The upper room of the house, placed at the disposal of the Master by a disciple for the celebration of the last Pesach, became, after the Passion, the refuge and the centre of reunion of the disciples.

Bishop Epiphanius, a native of Palestine (310-403), basing himself on documents of the 2nd century, writes "Hadrian... found the city entirely rased to the ground and the Temple of God destroyed and trampled upon, with the exception of some houses and a certain small church of the Christians, which had been constructed in that place, in which the disciples, after the Saviour was taken up to heaven from the Mount of Olives, betaking themselves, mounted to the Cenacle".

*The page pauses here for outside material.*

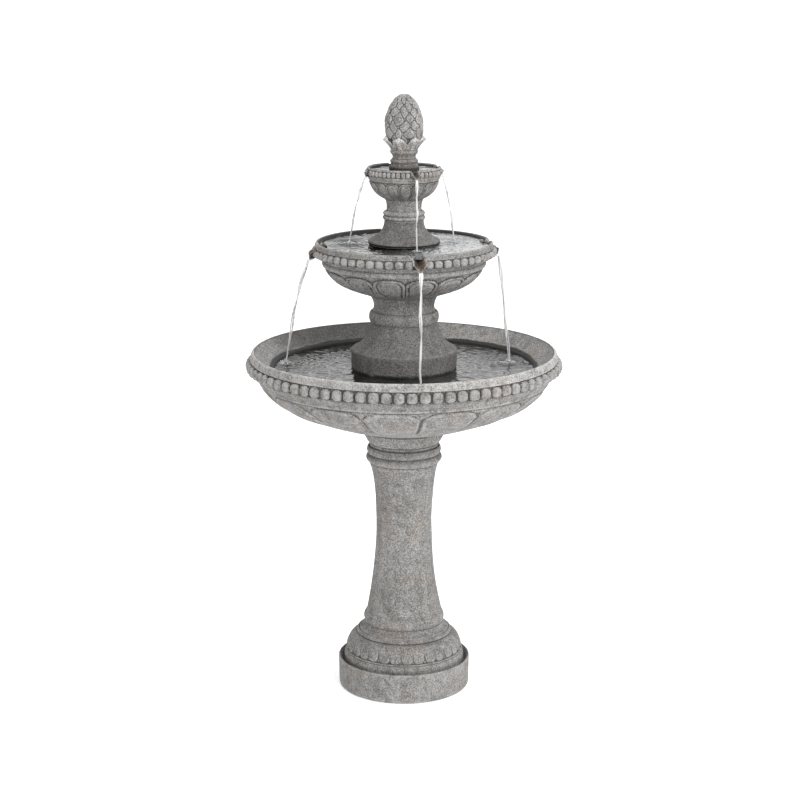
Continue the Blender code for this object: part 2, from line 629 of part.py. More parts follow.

The Christian community that had fled to Pella in 66 AD before the first jewish revolt and the subsequent siege by the Romans, would surely have returned to the centre around which, with the Apostles, the first community had arisen and which preserved, among so many memories, the seat of the first bishop, St. James.

The jewish temple of Sion had passed away but the new Christian Sion had arisen. The Christians saw in the words of Isaiah: "For the law shall come forth from Sion: and the words of the Lord from Jerusalem", an indication of their own church whence "the word of the Gospel of our Saviour Jesus Christ and his Apostles is spread to all men" (Eusebius). Even the pilgrim Egeria describes the liturgy that was celebrated "in the church on Mount Sion" in memory of Christ's appearance after his resurrection and of Pentecoste. Restored by St. Maximus (331-349) it seems that the church was restored or rebuild by the bishop of Jerusalem John II (386-417). From now on it is called "Holy Sion" (Hagia Sion).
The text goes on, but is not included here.